> [DIRECTIVE]
Extract the complete data exactly as given.

Records with modeling code:
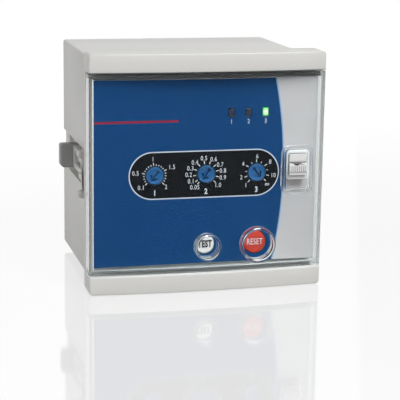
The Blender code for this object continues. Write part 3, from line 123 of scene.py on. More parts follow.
def welded_copy(node, name):
    """A copy of a CAD solid with its loose triangles merged and its flat faces whole again."""
    piece = bpy.data.objects.new(name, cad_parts[node].data.copy())
    piece.data.name = name
    bpy.context.scene.collection.objects.link(piece)
    select_only(piece)
    bpy.ops.object.mode_set(mode="EDIT")
    bpy.ops.mesh.select_all(action="SELECT")
    bpy.ops.mesh.remove_doubles(threshold=WELD_DISTANCE * MM)
    bpy.ops.mesh.dissolve_limited(angle_limit=FLAT_ANGLE)
    bpy.ops.object.mode_set(mode="OBJECT")
    return piece


def round_off(piece, width, segments=2):
    """Rounds every edge sharper than EDGE_ANGLE, and shades what is left smooth."""
    select_only(piece)
    step = piece.modifiers.new("rounded edges", "BEVEL")
    step.width, step.segments = width * MM, segments
    step.limit_method, step.angle_limit = "ANGLE", EDGE_ANGLE
    step.use_clamp_overlap = False
    bpy.ops.object.modifier_apply(modifier=step.name)
    bpy.ops.object.shade_smooth_by_angle(angle=EDGE_ANGLE)
    return piece


def fit(piece, material, body, slot, *nodes):
    """Gives a piece its finish, the body it moves with, and hides the solids it stands for. The slot is not
    used.
    """
    piece.data.materials.clear()
    piece.data.materials.append(material)
    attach(piece, body)
    if nodes:
        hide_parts(*nodes)
    return piece


# Light grey ABS: an even, nearly neutral grey with a satin sheen, the grain drawn at 0.5 mm to show
abs_grey = moulded_plastic("moulded_grey_abs", "#DAD9D6", "#D5D4D1", 0.44, 0.5, 0.012)

bezel = round_off(welded_copy("front_frame", "moulded_front_frame"), FRAME_ROUNDING)
fit(bezel, abs_grey, "case", "grey_abs", "front_frame")


# Rear case
# The square box behind the panel, moulded in the same grey ABS, open at the front for the spigot and
# at the rear for the terminal panel. Each side has the stepped channel that its clip runs in.

CASE_ROUNDING = 0.22

case = round_off(welded_copy("rear_case", "moulded_rear_case"), CASE_ROUNDING)
fit(case, abs_grey, "case", "grey_abs", "rear_case")


# Front plate
# The stiff moulded plate under the printed film, seated on the frame's deck, with four posts behind it
# for the circuit board. A darker grey ABS, seen only as a narrow border round the film.

def refinish(material, *nodes):
    """Puts a material on CAD solids that stay as they are."""
    for node in nodes:
        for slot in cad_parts[node].material_slots:
            slot.material = material


# Darker grey ABS with the same fine grain: a little duller than the frame
plate_grey = moulded_plastic("moulded_plate_grey", "#B4B4AF", "#AEAEA9", 0.5, 0.5, 0.012)
refinish(plate_grey, "front_plate")


# Printed overlay film
# A 0.3 mm polyester film with the fascia printed on its rear: blue field with a curved right edge,
# light grey beyond it, a black panel for the dials and a red stripe. It is stuck to the front plate.

FILM_HALF_X, FILM_HALF_Z, FILM_FRONT, FILM_REAR = 45.7, 37.6, 4.0, 4.3
FILM_CORNER, FILM_ROUNDING, CUTTER_MARGIN = 0.8, 0.04, 1
DIAL_X, DIAL_Z, DIAL_HOLE = (-21.0, 0.0, 21.0), -1.0, 3.85
LAMP_X, LAMP_Z, LAMP_HALF = (10.05, 17.15, 24.25), 23.6, (1.0, 1.5)
RESET_X, TEST_X, BUTTON_Z = 21.0, 0.0, -30.0
RESET_CAP, TEST_CAP = 4.65, 3.85
TONGUE_SLOT = (35.2, -3.4, 38.8, 2.9)
OPENING_GAP = 0.3


def settle(name):
    """Puts the active object's place and turn into its mesh, and names it."""
    bpy.ops.object.transform_apply(location=True, rotation=True, scale=True)
    piece = bpy.context.active_object
    piece.name = piece.data.name = name
    return piece


def add_box(name, low, high):
    """A block between two corners in mm, to be shaped further."""
    bpy.ops.object.select_all(action="DESELECT")
    middle = place(*[(start + end) / 2 for start, end in zip(low, high)])
    size = [(end - start) * MM for start, end in zip(low, high)]
    bpy.ops.mesh.primitive_cube_add(size=1.0, location=middle, scale=size)
    return settle(name)


def pick(piece, elements, test):
    """In edit mode, selects the edges or faces whose middle, in mm from the bezel, passes the test."""
    bpy.ops.mesh.select_all(action="DESELECT")
    bpy.ops.mesh.select_mode(type="EDGE" if elements == "edges" else "FACE")
    shape = bmesh.from_edit_mesh(piece.data)
    for element in getattr(shape, elements):
        middle = sum((corner.co for corner in element.verts), Vector()) / len(element.verts)
        element.select_set(bool(test(element, middle / MM - FRAME_ORIGIN)))
    bmesh.update_edit_mesh(piece.data)


def along(edge, axis):
    """Whether an edge runs along x, y or z."""
    step = (edge.verts[1].co - edge.verts[0].co).normalized()
    return abs(step["xyz".index(axis)]) > 0.999


def bevel_picked(piece, test, width, segments):
    """Rounds the edges that pass the test."""
    select_only(piece)
    bpy.ops.object.mode_set(mode="EDIT")
    pick(piece, "edges", test)
    bpy.ops.mesh.bevel(offset=width * MM, segments=segments, affect="EDGES")
    bpy.ops.object.mode_set(mode="OBJECT")
    return piece


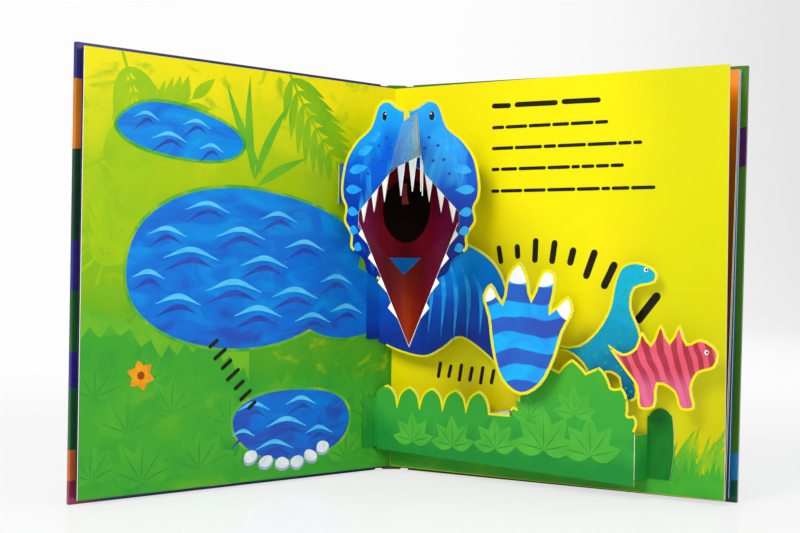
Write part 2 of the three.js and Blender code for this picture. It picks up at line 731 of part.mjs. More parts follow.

> [EXERCISE RESPONSE]
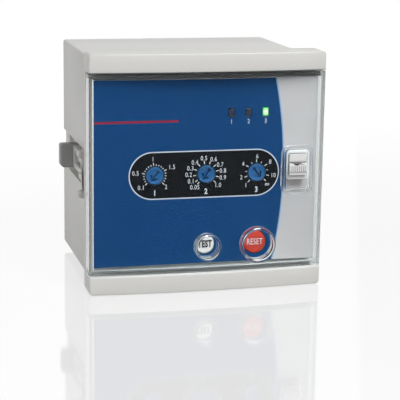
The Blender code for this object continues. Write part 3, from line 123 of scene.py on. More parts follow.
def welded_copy(node, name):
    """A copy of a CAD solid with its loose triangles merged and its flat faces whole again."""
    piece = bpy.data.objects.new(name, cad_parts[node].data.copy())
    piece.data.name = name
    bpy.context.scene.collection.objects.link(piece)
    select_only(piece)
    bpy.ops.object.mode_set(mode="EDIT")
    bpy.ops.mesh.select_all(action="SELECT")
    bpy.ops.mesh.remove_doubles(threshold=WELD_DISTANCE * MM)
    bpy.ops.mesh.dissolve_limited(angle_limit=FLAT_ANGLE)
    bpy.ops.object.mode_set(mode="OBJECT")
    return piece


def round_off(piece, width, segments=2):
    """Rounds every edge sharper than EDGE_ANGLE, and shades what is left smooth."""
    select_only(piece)
    step = piece.modifiers.new("rounded edges", "BEVEL")
    step.width, step.segments = width * MM, segments
    step.limit_method, step.angle_limit = "ANGLE", EDGE_ANGLE
    step.use_clamp_overlap = False
    bpy.ops.object.modifier_apply(modifier=step.name)
    bpy.ops.object.shade_smooth_by_angle(angle=EDGE_ANGLE)
    return piece


def fit(piece, material, body, slot, *nodes):
    """Gives a piece its finish, the body it moves with, and hides the solids it stands for. The slot is not
    used.
    """
    piece.data.materials.clear()
    piece.data.materials.append(material)
    attach(piece, body)
    if nodes:
        hide_parts(*nodes)
    return piece


# Light grey ABS: an even, nearly neutral grey with a satin sheen, the grain drawn at 0.5 mm to show
abs_grey = moulded_plastic("moulded_grey_abs", "#DAD9D6", "#D5D4D1", 0.44, 0.5, 0.012)

bezel = round_off(welded_copy("front_frame", "moulded_front_frame"), FRAME_ROUNDING)
fit(bezel, abs_grey, "case", "grey_abs", "front_frame")


# Rear case
# The square box behind the panel, moulded in the same grey ABS, open at the front for the spigot and
# at the rear for the terminal panel. Each side has the stepped channel that its clip runs in.

CASE_ROUNDING = 0.22

case = round_off(welded_copy("rear_case", "moulded_rear_case"), CASE_ROUNDING)
fit(case, abs_grey, "case", "grey_abs", "rear_case")


# Front plate
# The stiff moulded plate under the printed film, seated on the frame's deck, with four posts behind it
# for the circuit board. A darker grey ABS, seen only as a narrow border round the film.

def refinish(material, *nodes):
    """Puts a material on CAD solids that stay as they are."""
    for node in nodes:
        for slot in cad_parts[node].material_slots:
            slot.material = material


# Darker grey ABS with the same fine grain: a little duller than the frame
plate_grey = moulded_plastic("moulded_plate_grey", "#B4B4AF", "#AEAEA9", 0.5, 0.5, 0.012)
refinish(plate_grey, "front_plate")


# Printed overlay film
# A 0.3 mm polyester film with the fascia printed on its rear: blue field with a curved right edge,
# light grey beyond it, a black panel for the dials and a red stripe. It is stuck to the front plate.

FILM_HALF_X, FILM_HALF_Z, FILM_FRONT, FILM_REAR = 45.7, 37.6, 4.0, 4.3
FILM_CORNER, FILM_ROUNDING, CUTTER_MARGIN = 0.8, 0.04, 1
DIAL_X, DIAL_Z, DIAL_HOLE = (-21.0, 0.0, 21.0), -1.0, 3.85
LAMP_X, LAMP_Z, LAMP_HALF = (10.05, 17.15, 24.25), 23.6, (1.0, 1.5)
RESET_X, TEST_X, BUTTON_Z = 21.0, 0.0, -30.0
RESET_CAP, TEST_CAP = 4.65, 3.85
TONGUE_SLOT = (35.2, -3.4, 38.8, 2.9)
OPENING_GAP = 0.3


def settle(name):
    """Puts the active object's place and turn into its mesh, and names it."""
    bpy.ops.object.transform_apply(location=True, rotation=True, scale=True)
    piece = bpy.context.active_object
    piece.name = piece.data.name = name
    return piece


def add_box(name, low, high):
    """A block between two corners in mm, to be shaped further."""
    bpy.ops.object.select_all(action="DESELECT")
    middle = place(*[(start + end) / 2 for start, end in zip(low, high)])
    size = [(end - start) * MM for start, end in zip(low, high)]
    bpy.ops.mesh.primitive_cube_add(size=1.0, location=middle, scale=size)
    return settle(name)


def pick(piece, elements, test):
    """In edit mode, selects the edges or faces whose middle, in mm from the bezel, passes the test."""
    bpy.ops.mesh.select_all(action="DESELECT")
    bpy.ops.mesh.select_mode(type="EDGE" if elements == "edges" else "FACE")
    shape = bmesh.from_edit_mesh(piece.data)
    for element in getattr(shape, elements):
        middle = sum((corner.co for corner in element.verts), Vector()) / len(element.verts)
        element.select_set(bool(test(element, middle / MM - FRAME_ORIGIN)))
    bmesh.update_edit_mesh(piece.data)


def along(edge, axis):
    """Whether an edge runs along x, y or z."""
    step = (edge.verts[1].co - edge.verts[0].co).normalized()
    return abs(step["xyz".index(axis)]) > 0.999


def bevel_picked(piece, test, width, segments):
    """Rounds the edges that pass the test."""
    select_only(piece)
    bpy.ops.object.mode_set(mode="EDIT")
    pick(piece, "edges", test)
    bpy.ops.mesh.bevel(offset=width * MM, segments=segments, affect="EDGES")
    bpy.ops.object.mode_set(mode="OBJECT")
    return piece


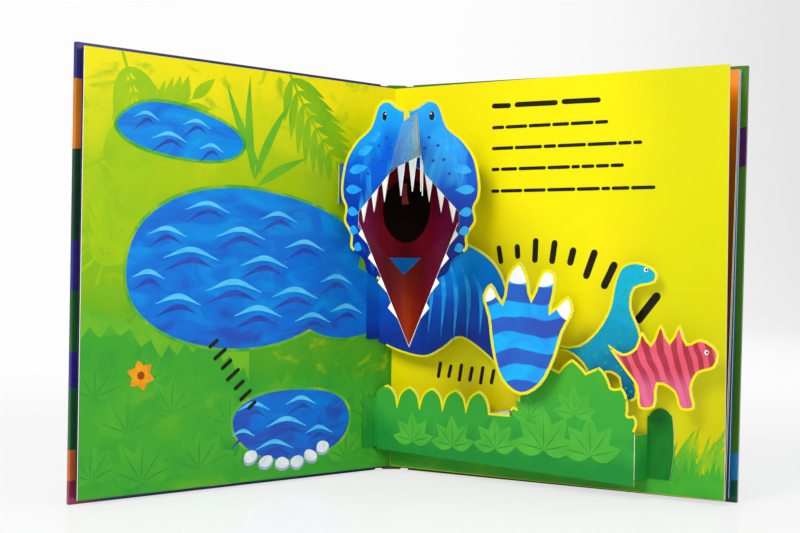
Write part 2 of the three.js and Blender code for this picture. It picks up at line 731 of part.mjs. More parts follow.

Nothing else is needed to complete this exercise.